Luís da Silva Pereira, Diocese de Braga
Aí estão de novo as festas dos santos populares com a sua amálgama inseparável de sagrado e profano. Com essa desconcertante mistura, que encontramos em todas as festas religiosas e não apenas nas dos santos mais populares, temos convivido, ao longo dos tempos, sem grandes sobressaltos e até com gostosa alegria, afinal. Mas continua a verificar-se alguma tensão entre os que defendem a necessidade de purificar as festas religiosas dessas profanidades que, por vezes, tocam, de facto, as raias da inconveniência, e os que as interpretam como compreensível manifestação da sensibilidade e cultura populares. Não podemos esquecer que na vida das pessoas o aspeto religioso nem sempre prevalece sobre os outros aspetos da existência. Uma coisa é a piedade oficial, digamos assim, da Igreja, outra é a piedade popular, na qual a dimensão folclórica, a agitação, o ruido e a atividade económica têm o seu lugar próprio.
Tirando a missa, o sermão, a procissão com os andores e a banda de música, o resto diz mais respeito às alegrias do corpo do que à elevação da alma. Assim se tem conseguido manter a dimensão sobrenatural e a cultura popular em razoável harmonia, mesmo em circunstâncias sociais adversas. Do bailarico e das marchas populares ao fogo de artifício, da sardinha assada à bifana, do copo de vinho à cerveja, da doçaria popular às farturas, das tendas de roupa e de sapatos ao artesanato africano e sul-americano, tudo tem cabimento nas festas dos santos populares e vai convivendo mais ou menos harmoniosamente com o sagrado. E tudo isso os santos contemplam com os seus olhos celestes nos quais podemos adivinhar uma compreensão e uma ternura sem limites por todos nós.

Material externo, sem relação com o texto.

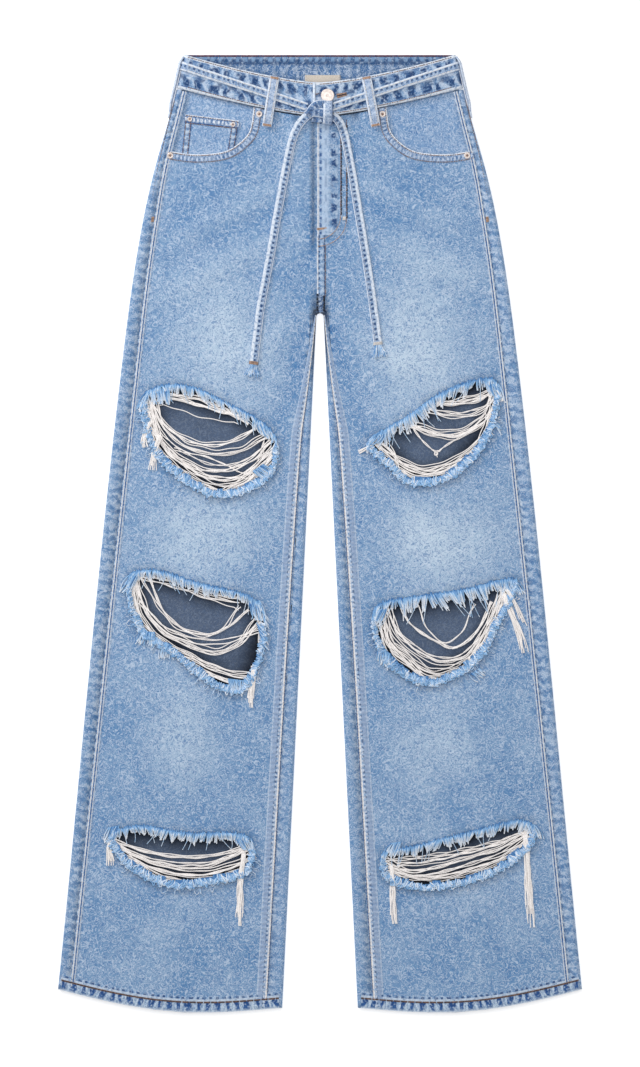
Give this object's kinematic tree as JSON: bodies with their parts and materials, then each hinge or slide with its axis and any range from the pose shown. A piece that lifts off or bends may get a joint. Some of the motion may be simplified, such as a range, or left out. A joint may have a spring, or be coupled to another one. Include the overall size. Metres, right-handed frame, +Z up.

Confiamos num santo para nos arranjar casamento ou para nos ajudar a encontrar o namorado ou a namorada. Este santo encontra coisas perdidas, aquele protege os pescadores dos perigos do mar e abre-nos as portas do céu com as suas chaves. Outros defendem-nos das pestes, das doenças de garganta, dos ossos ou dos olhos. A este rogamos que abençoe as vacas e as ovelhas; àquele, que proteja os frutos dos campos. No fundo, é toda a nossa vida que entregamos ao seu cuidado. Eles são, nas circunstâncias mais difíceis, quando tudo parece falhar, os médicos, os veterinários, os advogados, os psicólogos. Atualmente, parece que confiamos mais nas urgências dos hospitais, no ministério da agricultura e nos subsídios da Comunidade Europeia. No entanto, quando já nenhuma urgência nos acode nem ministro nenhum nos subsidia, para quem nos havemos de voltar?
Deus e os seus santos existindo, sempre é possível um milagre. Com eles, a esperança permanece até para além da morte. Por isso continuamos a celebrá-los e a invocá-los como sabemos, com a linguagem de que somos capazes, segundo a nossa cultura e as tradições que herdámos dos antepassados. Continuamos teimosamente a recordá-los, apesar das tentativas sempre renovadas e sempre fracassadas, de os remeterem para a sacristia ou para o sótão das velharias. Afinal, essa inseparável mistura de sagrado e de profano concretiza, melhor ou pior, a exigência católica de fundirmos a nossa vida concreta com a dimensão espiritual. É, afinal, uma das formas de encarnar a mensagem evangélica no nosso quotidiano.
Devemos evitar a tentação de uma excessiva depuração destas tão arreigadas celebrações religiosas. Essa purificação será necessária, não duvidamos, mas deverá sempre ser feita com paciência e compreensão inteligente das circunstâncias. Doutro modo, corremos o risco de, com a água do banho, deitarmos fora também o menino.